After Luz helped Owens qualify for the long jump (by moving his mark) and then congratulating him (in front of Hitler no less) Owens once said, “You can melt down all the medals and cups I have and they wouldn't be a plating on the 24-karat friendship I felt for Luz Long at that moment”. A phenomenal part of history.

From the back of a bus to a national (and international) icon, Owens begins to understand what his controversial participation in the games means to different communities but with fellow athlete Eulace Peacock’s support, he decides to go and “stick it up Hitler’s ass”.

I write this on the weekend of Muhammad Ali’s passing – another iconic athlete whose career was equally mired in topics of race – and the issues the film raises seem eerily prescient and brought a tear to my eye being with its emphasis on a story of hope. Owens’ legacy is far longer than the races he ran but his journey in fighting for what was right and ultimately changing others' attitudes is an important one captured here in a fine film.

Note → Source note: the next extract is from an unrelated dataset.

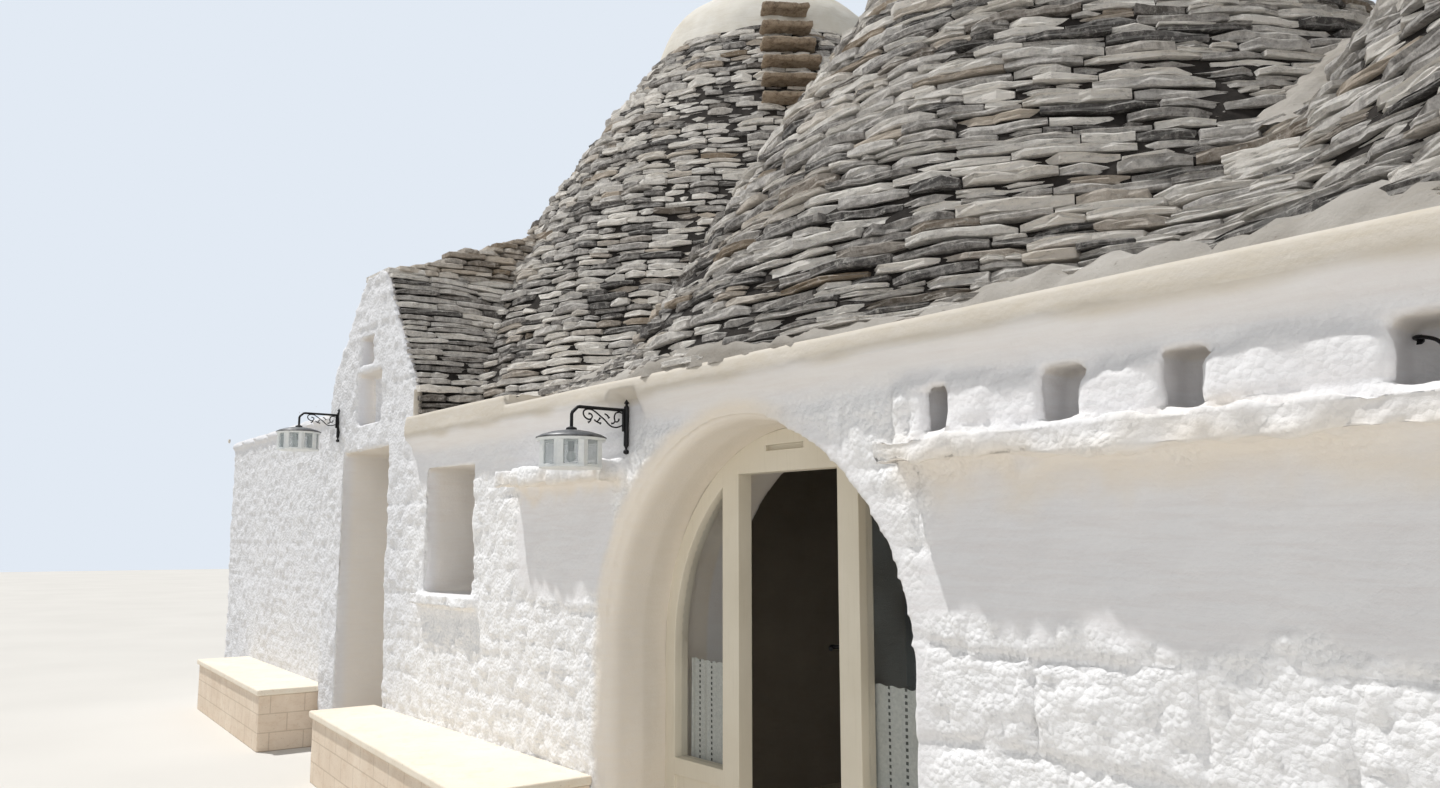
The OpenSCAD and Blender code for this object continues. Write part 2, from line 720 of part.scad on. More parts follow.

With Creed, Concussion, The Program and now this, 2016 has provided a wealth of sports films for fans and Race is a movie that makes you want to read more on a subject which is a rare commodity. Breaking track and field records alongside breaking barriers in America, I recommend you take a chance with this winning film as, despite its shortcomings, is one worth investing your soul in.